PSA’s population report (often shortened to “pop report”) lists how many copies of a particular card exist in each grade. For a card like 1st Edition Blaine's Charizard, the population in PSA 10 is meaningfully lower than in PSA 9 and below, reflecting how difficult it is to pull and preserve a flawless holo from a 2000 booster pack.

While exact population numbers can move slowly as more cards are submitted or crossed over from other grading companies, the general pattern holds: PSA 10 is the top of the pyramid, with a much smaller supply relative to 9s.


Recent sales and market context

When collectors talk about “comps” (comparable sales), they mean recent, publicly recorded sales of the same card and grade—or the closest possible matches. These help frame whether a new sale is on the lower, middle, or higher end of the current market range.

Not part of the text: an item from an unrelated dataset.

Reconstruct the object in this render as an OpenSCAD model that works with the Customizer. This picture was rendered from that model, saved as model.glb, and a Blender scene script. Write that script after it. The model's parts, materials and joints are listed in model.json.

For 2000 Pokémon Gym Challenge 1st Edition Holo #2 Blaine's Charizard in PSA 10, recent public comps have generally shown:

  • A wide band of realized prices, reflecting changing market sentiment, auction timing, and how prominently an item is featured.
  • A healthy gap between PSA 10 and PSA 9 results. The premium for the top grade is typical for vintage Charizard cards, where even small condition differences are heavily priced in.

Against that backdrop, this Goldin sale at $16,470 on May 4, 2026 lands in the upper tier of modern-era results for this card, but still within the range that advanced collectors have seen.

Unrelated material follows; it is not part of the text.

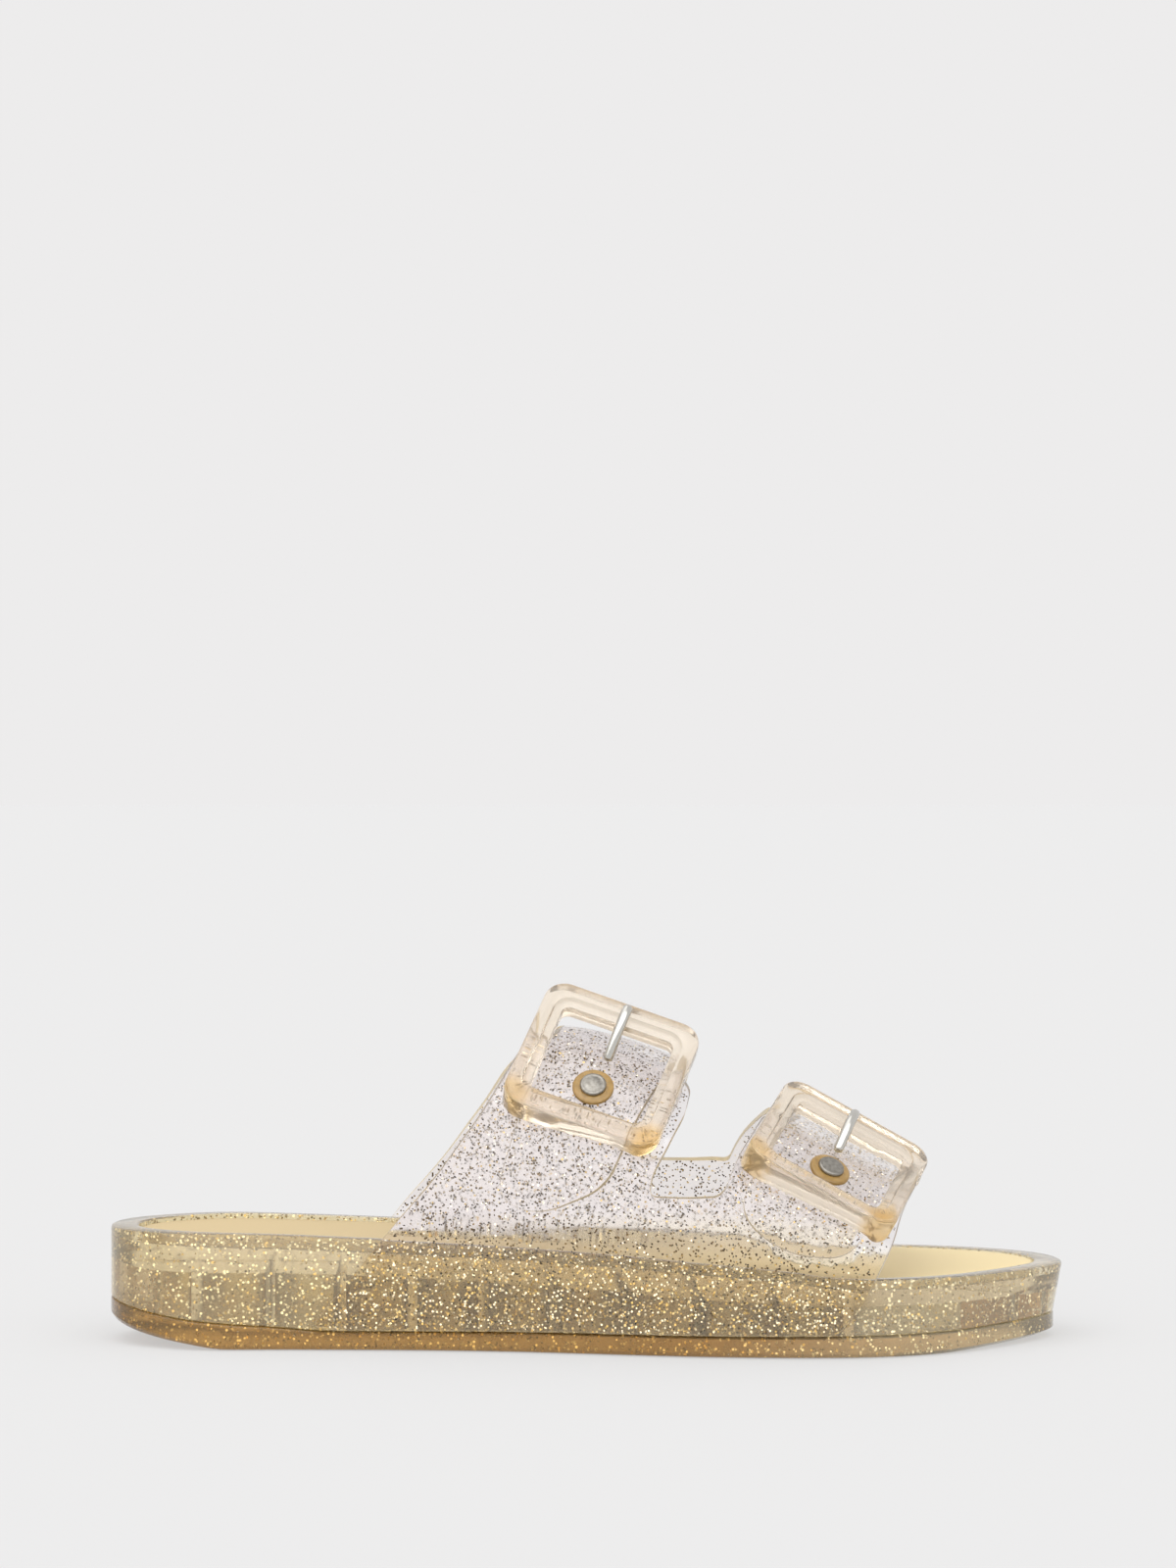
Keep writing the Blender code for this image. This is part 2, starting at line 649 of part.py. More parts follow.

It does not represent the absolute peak of Charizard prices observed during earlier speculative spikes in the hobby, but within the more measured environment of 2025–2026, it stands out as a strong, serious-charizard-collector level result rather than an outlier caused by a one-off bidding war.

Because private sales and smaller marketplace transactions are not always publicly tracked, any single auction should be seen as one data point rather than a final verdict. However, this Goldin result is likely to be referenced by:

  • Collectors reassessing what a top-end copy is worth.
  • Small sellers deciding whether to grade raw copies or list existing PSA 9s and 10s.
  • Buyers considering offers on similar cards who want a recent, well-publicized comp.

How this sale fits into the broader Charizard market

Charizard has consistently sat at the center of Pokémon’s premium card market. Within that ecosystem, Blaine's Charizard holds a distinct role:

  • It is not the Base Set Charizard, but benefits from the general “Charizard effect” of strong name recognition.
  • It is a Gym set anchor, tying nostalgia for in-game Gym Leaders to the TCG.
  • It is a 1st Edition holo from a 2000 set, which keeps it within the core vintage window many collectors focus on.

Over the last several years, Charizard prices have gone through peaks and corrections. As the hobby has settled into a more mature phase, strong, well-documented sales like this Goldin result help clarify where the market currently values:

  • Top-population, top-grade examples (PSA 10)
  • Non-Base vintage Charizard artwork
  • Key 1st Edition WOTC cards outside the main flagship Base/Fossil/Jungle trio

The $16,470 price point suggests that serious collectors continue to place a meaningful premium on the combination of 1st Edition stamp, vintage holo, and Gem Mint grade, especially when the card is a named Charizard from a beloved sub-line like Gym Challenge.


What this means for different types of collectors

This is not financial advice, but there are some practical takeaways depending on how you participate in the hobby.

New or returning collectors

  • This sale shows that not all Charizards are equal—set, edition, and grade all matter.
  • Blaine's Charizard is a good case study in how character popularity plus set context can create a long-term “chase card” that stands above most of its checklist.
  • If you like the artwork but not the price, you might look at:
    • Unlimited (non-1st Edition) Blaine's Charizard
    • Lower grades (PSA 7–9) where entry points are more accessible

Active hobbyists

  • Use sales like this as reference points, not hard targets. Market conditions, timing, and visibility can all push a specific auction above or below what you might expect.
  • When reviewing your own Blaine's Charizard copies, weigh the cost of grading against the clear premium for higher grades, especially if your card is clean with minimal holo scratches.
  • Track the spread between PSA 9 and PSA 10 over time. A widening or tightening gap can say a lot about where the hobby is placing its emphasis.

Small sellers

  • A Goldin sale at $16,470 is a strong headline you can reference when discussing Blaine's Charizard and Gym Challenge 1st Edition with buyers.
  • It can support the narrative that high-end WOTC Charizard cards still command substantial demand in a more rational, post-surge market.
  • Be clear with buyers and consignors that one auction result is directional, not a guaranteed outcome. Condition details and timing still matter.

Final thoughts

The May 4, 2026 Goldin sale of a 2000 Pokémon Gym Challenge 1st Edition Holo #2 Blaine's Charizard in PSA GEM MT 10 at $16,470 reinforces this card’s status as one of the core non-Base Charizard grails of the WOTC era.

For collectors, it’s another reminder that vintage, set-defining holos—especially in the top grade—continue to attract serious bids and long-term attention.

As more sales surface across different platforms and grades, figoca will keep tracking how cornerstone cards like Blaine's Charizard evolve in a maturing Pokémon market.